当阿根廷宣称占领马尔维纳斯群岛的消息传来,撒切尔发现那是扭转她政治前途的最后希望,并立即进入丘吉尔式的战斗模式。在这之前,她只表达过对马尔维纳斯群岛增加政府财政负担颇不以为然。她曾削减对群岛的拨款,并宣布大幅缩小海军编制,包括防卫马尔维纳斯群岛的武装舰队--这些举动被阿根廷将领视为显然英国愿意让出这块领土。(撒切尔的传记作者之一描述她的马尔维纳斯政策“无异于邀请阿根廷侵略”。)在备战期间,政治界全面批评撒切尔想利用军事行动达成个人政治目的。工党下议院议员班恩(Tony Benn)说:“看起来愈来愈像唯一攸关的是撒切尔夫人的名声,而与马尔维纳斯群岛毫无关系。”立场保守的《金融时报》(Financial Times)则指出:“可悲的是,这个议题正迅速与英国内部本身的政治歧见混淆,而与眼前的事件无关。牵涉其中的不只是阿根廷政府的尊严,英国保守党政府的名声、甚至存续,也牵连在内。”

然而尽管在备战时有这些合理的质疑,一旦军队部署完成,整个国家立即卷入一项工党决议文所形容的“侵略主义、军国主义的心智状态”,把马尔维纳斯群岛视为英国没落帝国最后的一抹光辉。撒切尔称许举国充满“马尔维纳斯精神”,实际上这表示“甩掉这婊子”的怒骂渐渐平息,而“去你的军政府!”的T恤销路却一路长红。伦敦和布宜诺斯艾利斯都未认真尝试避免摊牌。撒切尔不理会联合国,就像布什和布莱尔日后在伊拉克战争前的反应,他们对制裁或谈判都不感兴趣,双方感兴趣的都只有光荣胜利的结果。

撒切尔是为她的政治前途而战--而且她大获全胜。马尔维纳斯群岛的胜利夺去255名英国士兵和655名阿根廷士兵的性命,但撒切尔被捧为战争英雄,“铁娘子”的称号从侮辱转变成高度推崇。她的民调数字也明显改变。撒切尔的个人支持率在战争过程翻升逾一倍,从初期的25%到结束时攀至59%,为她在次年的选举打下压倒性胜利的基础。

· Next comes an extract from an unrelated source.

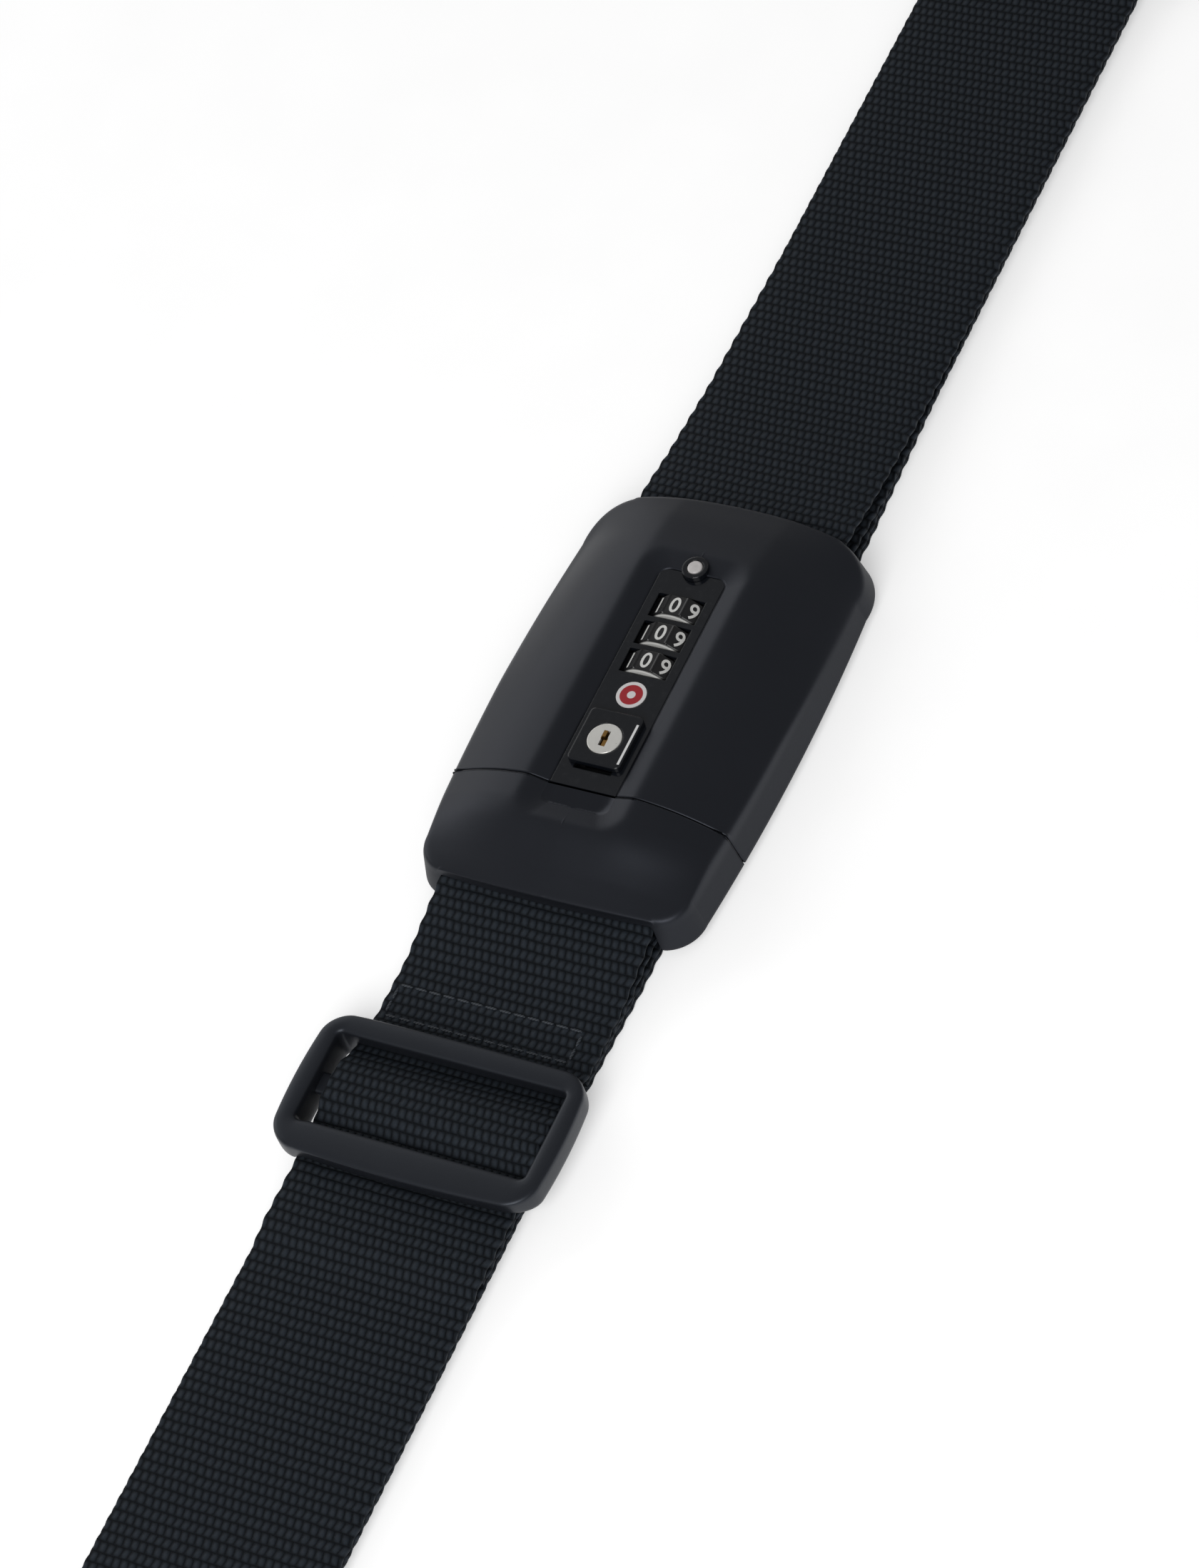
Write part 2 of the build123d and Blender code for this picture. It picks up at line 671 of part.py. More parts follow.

英国军方在马尔维纳斯群岛的反侵略代号叫“企业行动”(Operation Corporate),虽然对军事行动来说有点古怪,但结果证明有先见之明。撒切尔利用胜利为她带来的强大支持,推动她在战前告诉哈耶克不可能推动的政商财团革命。当煤矿工人1984年罢工时,撒切尔把僵局塑造成阿根廷战争的延续,呼吁采用类似的严厉解决方法。她宣称:“我们不得不对抗马尔维纳斯群岛的外部敌人,现在我们必须对抗内部的敌人,虽然他们更难应付,但对自由的危害却一样大。”撒切尔动员所有的国家力量对付罢工者,包括在一场对峙中派遣8000名挥舞警棍的镇暴警察,其中有许多骑马,突击一道工厂纠察线,造成约700人受伤。在漫长的罢工期间,受伤者达到数千人。正如《卫报》(The Guardian)记者密恩(Seumas Milne)对罢工的完整报道《内部的敌人:撒切尔对抗煤矿工人的秘密战争》所述,首相要求情报单位加强对工会的监视,尤其是激进的工会主席史卡吉尔(Arthur Scargill),结果便是“英国有史以来最野心勃勃的反监视行动”。工会遭到许多情报人员和告密者渗透,所有电话遭窃听,包括工会领导人的住家,甚至经常光顾的炸鱼薯条餐厅。一位工会主要干部在下议院被指控是军情五处(MI5)派来的特工,想“颠覆和破坏工会”,虽然他否认这项指控。